Tragic 2015 fuels Elon's Connor Christiansen to honor those close to him in 2016

Being a volunteer at a quarterback camp run by the Seattle Seahawks’ Russell Wilson on the campus of North Carolina State last June was supposed to be a special occasion for Connor Christiansen.

Instead, during one session the Elon quarterback received the awful news that his cousin in Indiana, his only cousin, was murdered.

Less than five months later the Elon campus community was rocked when one of Christiansen’s teammate, Demitri Allison, committed suicide.

Such horrible incidents taking place within a short span of time would test the resolve of the most hardened of individuals. For Christiansen there was certainly plenty of sorrow. It was also a time to grow.

“You see these things happen (in the news) and you don’t think that it can really happen to you,” he said, in referencing his cousin, Cody James Gay, who was widely known simply as Cody James.

“Then it’s the kid that has the locker right next to you. It’s shocking and it just blows your mind. It really taught us the meaning and value of life and how every day is not guaranteed.”

The shock of losing his cousin, somebody he was very close to, carried into fall camp. Christiansen put a lot of pressure on himself, feeling as though he had to perform superbly for his aunt, uncle and the rest of his family.

It was too much of a burden for such a young man and he felt that it led to what he characterized as a subpar performance in fall camp. It got to the point that he apologized to the team, though his Phoenix teammates were more than understanding all along.

Then during a conversation Christiansen’s uncle delivered a simple, yet profound message.

“My uncle was like, ‘We do not love you for being a football player. We love you for who you are,’” recalled the native of Fishers, Ind. “It was like a weight was lifted off my shoulders and then everything just clicked. I started getting more reps and eventually started. Football became fun again. It was like everything was OK in the world for two hours of practice or during a game.”

Daniel Thompson started the opener at Wake Forest before he was sidelined with a health scare. Coach Rich Skrosky turned to Christiansen, who would start the next four games and guide the Phoenix to a pair of wins. While Thompson returned to start Elon’s sixth game, it was clear Christiansen was feeling better about everything on and off the field.

Then came Wednesday, Nov. 11. It was a beautiful autumn day in Elon, N.C., as brisk morning temps gave way to a clear 68-degree afternoon. It was an afternoon, though, that turned dark with the news Allison took his life.

The Phoenix leaned on each other and dedicated the remaining two games of 2015 to Allison, who was a junior receiver, and will take the field this season playing in his honor. This is a team that will be there for one another, through thick and thin.

“Everybody has come closer and we are like one big family,” he said. “Since (Allison’s death) happened, and while it is obviously an awful situation, we have made the most of it. We play to honor Demitri’s life in what he did for the program and how he would want us to perform.”

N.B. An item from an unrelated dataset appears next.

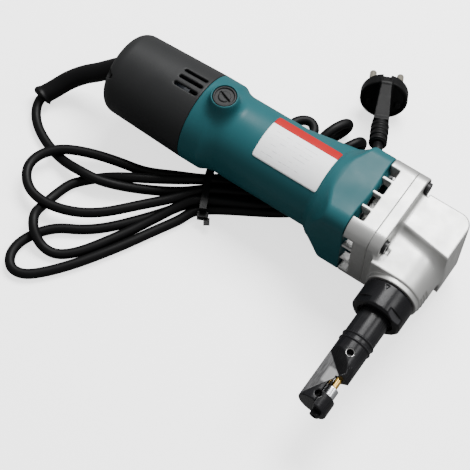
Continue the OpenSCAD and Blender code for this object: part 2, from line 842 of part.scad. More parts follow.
// Flexible bar of varying radius along a curve
module hose(curve, radii, sides) {
    n = len(curve);
    tangents = [for (i = [0:n - 1]) unit(curve[min(i + 1, n - 1)] - curve[max(i - 1, 0)])];
    rings = [for (i = [0:n - 1]) let(s = side_of(tangents[i]), u = cross(tangents[i], s))
        for (k = [0:sides - 1]) let(a = 360 * k / sides)
            curve[i] + radii[i] * (s * cos(a) + u * sin(a))];
    walls = [for (i = [0:n - 2], k = [0:sides - 1]) let(j = (k + 1) % sides)
        [i * sides + k, i * sides + j, (i + 1) * sides + j, (i + 1) * sides + k]];
    ends = [[for (k = [sides - 1:-1:0]) k], [for (k = [0:sides - 1]) (n - 1) * sides + k]];
    polyhedron(points = rings, faces = concat([for (f = walls) [f[3], f[2], f[1], f[0]]],
        [for (f = ends) [for (k = [len(f) - 1:-1:0]) f[k]]]), convexity = 10);
}

// Stations of the seven passes of cord through the tie and under the barrel
function at_tie(i) =
    [-146 + 0.45 * (i - 3) * 3.75, -31 - 0.89 * (i - 3) * 3.75, cord_z + 1.3 + (i % 2) * 6.3];
function under_near(i) = [-139.5 + 8.6 * i, -8, cord_z];
function under_far(i) = [-133.5 + 8.3 * i, 12, cord_z];
function beyond(i) = [-128.5 + 7.9 * i, 27, cord_z];
function pass_out(i) = [at_tie(i), under_near(i), under_far(i), beyond(i)];
function pass_back(i) = [beyond(i), under_far(i), under_near(i), at_tie(i)];
function level(x, y, up) = [x, y, cord_z + up];

// The plug leans: its pins point away from the tool and slightly down
plug_centre = [-88.9, 100.4, -23.3];
plug_axis = unit([-0.411, 0.877, -0.251]);
function plug_point(z) = plug_centre + z * plug_axis;

guard_path = [[-219.6, 0, 0], [-228, 0, 0], [-235, 0, 0], [-239.5, -0.4, -0.8], [-246, -2.9, -5.6],
    [-254, -6, -12], [-264, -10.5, -18.5], [-272.5, -17, -24.5], [-279, -26, -29.5], [-284, -36, -33]];

cord_path = concat(
    [[-205, 0, 0], [-209, 0, 0]], guard_path,
    [level(-281, -46, 0), level(-270, -56, 0), level(-254, -63, 0), level(-239, -67, 3),
        level(-224, -68.5, 7.4), level(-209, -67, 7.4), level(-193, -60, 5), level(-176, -49, 1),
        level(-160, -38, 0)],
    pass_out(2),
    [level(-107, 44, 0), level(-100, 58, 0), level(-96, 66, 4), level(-97, 66, 9.5), level(-101, 57, 11.5),
        level(-105, 44, 8.5)],
    pass_back(3),
    [level(-160, -49, 7), level(-175, -66, 7.4), level(-190, -83, 7.4), level(-203, -93, 7.4),
        level(-217, -99, 7.4), level(-230, -101, 7.4), level(-242, -99, 7.4), level(-251, -92, 7.4),
        level(-255, -83, 7.4), level(-253, -73, 7.4), level(-246, -64, 7.6), level(-236, -57.5, 7.4),
        level(-222, -51.5, 6.4), level(-206, -46, 4), level(-190, -41, 1), level(-172, -31, 0)],
    pass_out(0),
    [level(-131, 42, 0), level(-129, 53, 0), level(-121, 58, 0), level(-114, 52, 0), level(-116, 41, 0)],
    pass_back(1),
    [level(-164, -34, 6.8), level(-180, -45.5, 8), level(-196, -55, 7.5), level(-209, -61, 2.5),
        level(-219, -69, 0), level(-226, -78, 0), level(-229, -90, 0), level(-230, -102, 2),
        level(-228, -112, 7.4), level(-221.5, -121, 6.5), level(-212, -125.5, 1.5), level(-201, -124.5, 0),
        level(-191, -116, 0), level(-182, -102, 0), level(-172, -83.5, 0), level(-162.5, -64.5, 1.5),
        level(-153, -48, 5)],
    pass_out(5),
    [level(-87, 42, 0), level(-83, 52, 0), level(-80.5, 59, 4), level(-81.5, 59, 9.5), level(-85, 51, 11.5),
        level(-91, 40, 8)],
    pass_back(4),
    [level(-159, -55, 0), level(-172, -73, 0), level(-186, -90, 0), level(-199, -101, 0),
        level(-211, -108, 0), level(-220, -118, 0), level(-225.5, -130, 0), level(-225.5, -141, 0),
        level(-219, -149, 0), level(-209, -148, 0), level(-199, -139, 0), level(-188, -125, 0),
        level(-177.5, -108.5, 0), level(-167.5, -91, 0), level(-157.5, -71.5, 0), level(-149, -56, 0)],
    pass_out(6),
    [[-75.5, 32.5, -30.5], [-68.5, 39.5, -21], [-64.3, 47.2, -9.2], plug_point(-53), plug_point(-45),
        plug_point(-37)]);

// Local frame of the plug: +Z along the pins, Y level across them
module at_plug() {
    translate(plug_centre)
        rotate([0, acos(plug_axis[2]), atan2(plug_axis[1], plug_axis[0])]) children();
}

module cord() {
    curve = spline(cord_path, 3);
    color(rubber) in_row() hose(curve, [for (p = curve) cord_r], 10);
}

module cord_guard() {
    after = [level(-281, -46, 0), level(-270, -56, 0)];
    sheath = spline(concat([[-212, 0, 0]], guard_path, [after[0]]), 3);
    bore = spline(concat([[-205, 0, 0], [-209, 0, 0]], guard_path, after), 3);
    n = len(sheath);
    color(rubber) in_row() difference() {
        union() {
            hose(sheath, [for (i = [0:n - 1]) i > n - 3 ? 7.4 : sheath[i][0] > x_rear - 0.5 ? 6.1 : 7], 20);
            bar_x(x_rear + 14.1, x_rear + 16.4, 8.5);
        }
        hose(bore, [for (p = bore) cord_r + 0.3], 12);
    }
}

module cable_tie() {
    color(black) in_row() translate([-146, -31, z_floor]) rotate([0, 0, -63.2]) {
        rotate([90, 0, 0]) translate([0, 0, -2.4]) linear_extrude(height = 4.8) difference() {
            polygon([[-17.2, 0.1], [17.2, 0.1], [17.2, 15.7], [-10.4, 15.7], [-17.2, 9.4]]);
            polygon([[-16.1, 0.75], [16.1, 0.75], [16.1, 14.75], [-10, 14.75], [-16.1, 9]]);
        }
        block([16.5, -3.6, 5], [20.6, 3.6, 10]);
        rotate([0, 0, 8]) block([20, -2.1, 6.4], [25, 2.1, 7.7]);
    }
}

module plug_body() {
    color(black) in_row() at_plug() difference() {
        union() {
            // Face disc with its rim
            translate([0, 0, -8.5]) cylinder(h = 8.5, r = plug_r);
            // Blade-shaped grip
            rotate([90, 0, 0]) translate([0, 0, -4.6]) linear_extrude(height = 9.2)
                polygon([[-14.5, -7], [14.5, -7], [11, -16], [5.6, -33], [-5.6, -33], [-11, -16]]);
            // Ribbed strain relief
            translate([0, 0, -53]) cylinder(h = 22, r1 = 4.6, r2 = 5.4);
            for (z = [-52, -47.2, -42.4, -37.6]) translate([0, 0, z]) cylinder(h = 2.4, r = 6.2);
        }
        // Hollow behind the face on each side of the grip
        for (s = [-1, 1]) intersection() {
            translate([0, 0, -9]) cylinder(h = 2.2, r = plug_r - 2);
            block([-20, s > 0 ? 5.6 : -20, -9], [20, s > 0 ? 20 : -5.6, -6]);
        }
        // Earth contact notches at the rim
        for (s = [-1, 1]) block([s > 0 ? plug_r - 2.2 : -plug_r - 1, -2.6, -6],
            [s > 0 ? plug_r + 1 : 2.2 - plug_r, 2.6, 1]);
        for (s = [-1, 1]) translate([0, s * pin_spacing / 2, -6]) cylinder(h = 7, r = pin_r - 0.3);
        translate([0, 0, -54]) cylinder(h = 20, r = cord_r + 0.25);
    }
}

module plug_pins() {
    color(steel) in_row() at_plug() for (s = [-1, 1]) translate([0, s * pin_spacing / 2, 0]) {
        translate([0, 0, -5.9]) cylinder(h = 6.5, r = pin_r - 0.35);
        translate([0, 0, 0.1]) cylinder(h = pin_length - 0.1 - pin_r * 0.6, r = pin_r);
        translate([0, 0, pin_length - pin_r * 0.6]) cylinder(h = pin_r * 0.6, r1 = pin_r, r2 = pin_r * 0.55);
    }
}

motor_housing();
rear_cover();
gear_housing_cover();
gear_housing();
housing_screws();
rear_cover_screws();
right_brush_cap();
left_brush_cap();
rating_label();
brush_holders();
carbon_brushes();
brush_springs();
field_core();
near_field_coil();
far_field_coil();
baffle_plate();
switch_body();
suppression_capacitor();
cord_clamp();
cord_clamp_screws();
cord_guard();
cord();
cable_tie();
plug_body();
plug_pins();
rear_armature_bearing();
front_armature_bearing();
bearing_plate();
crank_bearing();
front_needle_bearing();
layshaft_bushes();
nose_bush();
armature_shaft();
armature_core();
armature_winding();
commutator();
cooling_fan();
layshaft();
layshaft_gear();
output_gear();
crankshaft();
crank_journal();
crank_pin_bearing();
connecting_rod();
wrist_pin();
ram();
punch();
die_holder();
die();
die_screw();
lock_nut();
switch_knob();
switch_link();
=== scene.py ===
"""Looks of the nibbler tool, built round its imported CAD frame. Shapes are written in millimetres."""

import math

import bpy
import numpy as np
import openvdb as vdb
from mathutils import Matrix, Vector


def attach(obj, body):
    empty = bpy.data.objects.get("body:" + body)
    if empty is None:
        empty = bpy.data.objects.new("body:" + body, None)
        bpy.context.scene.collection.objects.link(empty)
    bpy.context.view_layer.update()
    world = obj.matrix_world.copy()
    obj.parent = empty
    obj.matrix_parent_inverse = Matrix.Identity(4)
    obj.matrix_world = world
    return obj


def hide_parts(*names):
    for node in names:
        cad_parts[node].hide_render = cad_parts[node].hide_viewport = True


MM = 0.001
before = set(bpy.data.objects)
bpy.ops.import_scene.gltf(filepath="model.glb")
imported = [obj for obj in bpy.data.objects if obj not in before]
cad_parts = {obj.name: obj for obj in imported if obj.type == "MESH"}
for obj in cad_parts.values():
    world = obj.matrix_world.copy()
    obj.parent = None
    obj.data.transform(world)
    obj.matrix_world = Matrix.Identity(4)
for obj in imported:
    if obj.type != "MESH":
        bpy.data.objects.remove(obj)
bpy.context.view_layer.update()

# Main sizes, shared with the CAD source
X_REAR, X_JOINT, X_FLANGE, X_SEAM, X_HEAD, X_FRONT = -236.0, -169.6, -42.2, -25.0, -17.0, 19.5
BARREL_R, GRIP_R, GRIP_RISE, WALL = 31.0, 25.8, 3.9, 3.0
FLANGE_HALF, FLANGE_CORNER, THUMB_R = 32.0, 10.0, 23.5
X_BRUSH, BOSS_TOP = -153.6, 39.4
Y_NOSE, NUT_R, NUT_FLAT, NUT_LENGTH, Y_COLLAR = -40.5, 17.0, 15.7, 18.0, -54.2
HOLDER_R, Y_TIP, Y_STRIPPER, Y_DIE = 10.4, -127.5, -104.5, -112.0
PUNCH_X, PUNCH_R = 4.15, 2.25
CORD_R, PLUG_R, PIN_SPACING = 3.4, 16.5, 19.0
Z_FLOOR = -BOSS_TOP
CORD_Z = Z_FLOOR + CORD_R + 0.05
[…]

While the team plays on in Allison’s memory Christiansen has a little ritual to honor his cousin. His aunt and uncle made T-shirts with the slogan, “His Name is Cody James,” with which to honor their only child. A shirt hangs in Christiansen’s locker and he will tap it before taking the field for practice.

“Life hit me at 100 miles per hour, that’s for sure,” said Christiansen, reflecting on last year. “You do not expect things like that to happen. Then your cousin and one of your teammates are gone. That is a lot to swallow.”

Christiansen, now a redshirt sophomore, has performed admirably in dealing with life’s tragedies. Skrosky, who as an assistant at Ball State first met Christiansen at a football camp when the latter was about to enter tenth grade, is not the least bit surprised at the maturity his player has displayed.

“You are always looking for that intangible trait in a kid, that ability to always be in a good place,” he said. “Connor had that when he was 15 years old and he continues to have it. He has a unique trait to interact and really be comfortable in so many environments. I am proud of him.”